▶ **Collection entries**
§ §

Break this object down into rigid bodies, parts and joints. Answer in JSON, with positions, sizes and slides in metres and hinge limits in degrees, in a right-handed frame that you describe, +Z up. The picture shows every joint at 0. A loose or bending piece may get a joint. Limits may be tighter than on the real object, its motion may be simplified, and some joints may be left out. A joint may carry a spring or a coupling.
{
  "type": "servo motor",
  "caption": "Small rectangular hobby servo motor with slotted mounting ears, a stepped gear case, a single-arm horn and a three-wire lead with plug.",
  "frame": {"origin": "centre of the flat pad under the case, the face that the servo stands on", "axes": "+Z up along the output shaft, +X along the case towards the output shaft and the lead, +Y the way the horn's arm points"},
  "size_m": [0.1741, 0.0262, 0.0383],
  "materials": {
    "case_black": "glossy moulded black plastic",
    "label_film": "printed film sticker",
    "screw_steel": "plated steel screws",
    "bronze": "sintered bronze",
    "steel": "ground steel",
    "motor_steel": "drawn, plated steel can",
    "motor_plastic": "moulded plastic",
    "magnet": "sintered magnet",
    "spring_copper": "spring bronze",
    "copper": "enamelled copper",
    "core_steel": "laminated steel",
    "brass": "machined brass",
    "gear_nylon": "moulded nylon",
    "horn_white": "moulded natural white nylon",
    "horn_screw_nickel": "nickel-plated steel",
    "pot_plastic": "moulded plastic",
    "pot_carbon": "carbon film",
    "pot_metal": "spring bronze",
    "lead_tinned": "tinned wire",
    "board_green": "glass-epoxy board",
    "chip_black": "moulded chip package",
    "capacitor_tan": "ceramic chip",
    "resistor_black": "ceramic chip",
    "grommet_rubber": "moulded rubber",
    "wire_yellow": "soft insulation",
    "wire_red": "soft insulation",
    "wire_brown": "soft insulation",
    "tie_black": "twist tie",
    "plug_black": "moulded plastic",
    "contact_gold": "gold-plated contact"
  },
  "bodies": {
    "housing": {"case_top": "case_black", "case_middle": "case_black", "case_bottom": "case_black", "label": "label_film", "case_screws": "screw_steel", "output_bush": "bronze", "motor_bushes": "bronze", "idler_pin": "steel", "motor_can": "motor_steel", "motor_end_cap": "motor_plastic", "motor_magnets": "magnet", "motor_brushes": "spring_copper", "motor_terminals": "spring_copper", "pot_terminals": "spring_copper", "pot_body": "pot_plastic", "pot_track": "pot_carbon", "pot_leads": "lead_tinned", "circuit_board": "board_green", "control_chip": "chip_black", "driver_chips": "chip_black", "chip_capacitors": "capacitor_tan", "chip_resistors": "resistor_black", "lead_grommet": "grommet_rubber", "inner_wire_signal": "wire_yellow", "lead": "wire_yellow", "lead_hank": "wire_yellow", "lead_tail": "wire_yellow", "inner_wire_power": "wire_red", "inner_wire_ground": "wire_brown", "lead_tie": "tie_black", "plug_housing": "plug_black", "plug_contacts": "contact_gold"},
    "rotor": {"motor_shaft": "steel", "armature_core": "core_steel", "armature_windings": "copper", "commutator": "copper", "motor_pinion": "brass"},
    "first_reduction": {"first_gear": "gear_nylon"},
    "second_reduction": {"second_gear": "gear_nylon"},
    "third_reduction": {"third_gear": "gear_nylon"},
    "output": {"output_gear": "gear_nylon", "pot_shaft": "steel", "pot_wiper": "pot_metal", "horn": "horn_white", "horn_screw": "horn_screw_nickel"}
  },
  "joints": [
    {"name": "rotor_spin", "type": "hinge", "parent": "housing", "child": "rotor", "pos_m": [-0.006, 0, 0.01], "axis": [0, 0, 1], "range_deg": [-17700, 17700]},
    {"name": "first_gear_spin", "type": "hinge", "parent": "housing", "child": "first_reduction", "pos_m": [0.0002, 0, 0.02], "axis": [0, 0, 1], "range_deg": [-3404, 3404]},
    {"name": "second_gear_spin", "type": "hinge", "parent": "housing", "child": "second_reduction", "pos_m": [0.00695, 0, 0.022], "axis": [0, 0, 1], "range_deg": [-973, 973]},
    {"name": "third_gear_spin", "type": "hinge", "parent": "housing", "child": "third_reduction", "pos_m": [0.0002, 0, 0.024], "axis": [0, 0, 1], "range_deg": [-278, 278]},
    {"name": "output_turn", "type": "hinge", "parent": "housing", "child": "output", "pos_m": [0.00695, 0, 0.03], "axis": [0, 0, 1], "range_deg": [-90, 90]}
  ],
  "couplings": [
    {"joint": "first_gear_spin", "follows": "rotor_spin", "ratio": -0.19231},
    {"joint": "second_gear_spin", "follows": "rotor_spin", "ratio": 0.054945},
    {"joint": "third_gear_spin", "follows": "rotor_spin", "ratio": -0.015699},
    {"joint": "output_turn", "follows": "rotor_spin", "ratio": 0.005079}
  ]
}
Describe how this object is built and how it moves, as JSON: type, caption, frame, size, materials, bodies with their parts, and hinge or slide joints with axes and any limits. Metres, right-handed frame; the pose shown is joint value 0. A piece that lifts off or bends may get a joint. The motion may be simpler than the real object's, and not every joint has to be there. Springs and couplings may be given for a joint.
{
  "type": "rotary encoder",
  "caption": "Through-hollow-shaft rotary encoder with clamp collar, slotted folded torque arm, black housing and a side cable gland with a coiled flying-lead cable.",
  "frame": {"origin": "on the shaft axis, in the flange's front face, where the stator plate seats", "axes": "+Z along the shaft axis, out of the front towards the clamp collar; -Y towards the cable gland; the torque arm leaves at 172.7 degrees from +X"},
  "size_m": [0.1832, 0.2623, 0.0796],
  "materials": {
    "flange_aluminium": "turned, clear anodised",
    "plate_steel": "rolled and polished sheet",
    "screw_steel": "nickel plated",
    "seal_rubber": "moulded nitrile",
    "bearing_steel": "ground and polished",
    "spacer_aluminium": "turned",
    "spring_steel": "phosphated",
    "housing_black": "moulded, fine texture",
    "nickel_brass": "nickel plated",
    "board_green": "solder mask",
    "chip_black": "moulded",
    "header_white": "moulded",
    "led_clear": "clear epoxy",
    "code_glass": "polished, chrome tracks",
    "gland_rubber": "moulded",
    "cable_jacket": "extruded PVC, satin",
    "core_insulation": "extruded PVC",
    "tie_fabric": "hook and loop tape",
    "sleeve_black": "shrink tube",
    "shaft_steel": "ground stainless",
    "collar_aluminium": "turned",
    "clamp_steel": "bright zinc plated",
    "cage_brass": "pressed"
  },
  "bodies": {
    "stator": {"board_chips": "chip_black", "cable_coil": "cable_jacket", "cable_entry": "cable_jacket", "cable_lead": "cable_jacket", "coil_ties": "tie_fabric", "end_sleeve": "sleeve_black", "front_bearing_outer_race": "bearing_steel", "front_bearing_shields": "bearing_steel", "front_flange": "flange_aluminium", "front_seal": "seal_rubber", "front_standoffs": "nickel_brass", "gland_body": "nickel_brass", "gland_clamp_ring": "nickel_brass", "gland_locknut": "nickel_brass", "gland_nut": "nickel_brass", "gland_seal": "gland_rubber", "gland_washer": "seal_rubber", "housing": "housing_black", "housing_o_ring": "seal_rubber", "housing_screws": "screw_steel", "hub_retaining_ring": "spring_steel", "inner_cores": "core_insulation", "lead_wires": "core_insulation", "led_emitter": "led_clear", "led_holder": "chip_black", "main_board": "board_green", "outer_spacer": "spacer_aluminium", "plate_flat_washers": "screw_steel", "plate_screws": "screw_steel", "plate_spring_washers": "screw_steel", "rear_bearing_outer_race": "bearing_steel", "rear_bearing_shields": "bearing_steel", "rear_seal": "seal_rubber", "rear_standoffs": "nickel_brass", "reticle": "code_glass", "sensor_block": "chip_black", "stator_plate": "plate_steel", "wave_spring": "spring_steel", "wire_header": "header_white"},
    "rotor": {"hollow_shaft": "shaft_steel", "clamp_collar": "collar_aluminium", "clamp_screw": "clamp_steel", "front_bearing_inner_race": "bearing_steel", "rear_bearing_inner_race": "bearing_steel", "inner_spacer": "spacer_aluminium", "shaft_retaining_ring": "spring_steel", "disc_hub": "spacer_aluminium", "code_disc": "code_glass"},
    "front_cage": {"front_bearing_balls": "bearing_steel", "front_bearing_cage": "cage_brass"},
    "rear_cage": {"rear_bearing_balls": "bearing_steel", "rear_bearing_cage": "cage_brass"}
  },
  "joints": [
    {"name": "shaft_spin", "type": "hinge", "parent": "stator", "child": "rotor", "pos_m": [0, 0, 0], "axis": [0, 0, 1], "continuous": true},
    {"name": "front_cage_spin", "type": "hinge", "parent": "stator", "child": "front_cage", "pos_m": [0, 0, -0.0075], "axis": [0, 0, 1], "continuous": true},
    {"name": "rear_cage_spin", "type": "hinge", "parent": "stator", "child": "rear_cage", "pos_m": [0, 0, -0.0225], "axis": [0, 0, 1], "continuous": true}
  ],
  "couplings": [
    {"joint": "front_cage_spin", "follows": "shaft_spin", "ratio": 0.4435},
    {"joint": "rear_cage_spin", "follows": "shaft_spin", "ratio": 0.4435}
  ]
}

§ §

▶ **EXERCISE DESCRIPTION**
Locate all lines holding the word "caption", then copy them out.

▶ **RESPONSE TO THIS EXERCISE**
  "caption": "Small rectangular hobby servo motor with slotted mounting ears, a stepped gear case, a single-arm horn and a three-wire lead with plug.",
Describe how this object is built and how it moves, as JSON: type, caption, frame, size, materials, bodies with their parts, and hinge or slide joints with axes and any limits. Metres, right-handed frame; the pose shown is joint value 0. A piece that lifts off or bends may get a joint. The motion may be simpler than the real object's, and not every joint has to be there. Springs and couplings may be given for a joint.
  "caption": "Through-hollow-shaft rotary encoder with clamp collar, slotted folded torque arm, black housing and a side cable gland with a coiled flying-lead cable.",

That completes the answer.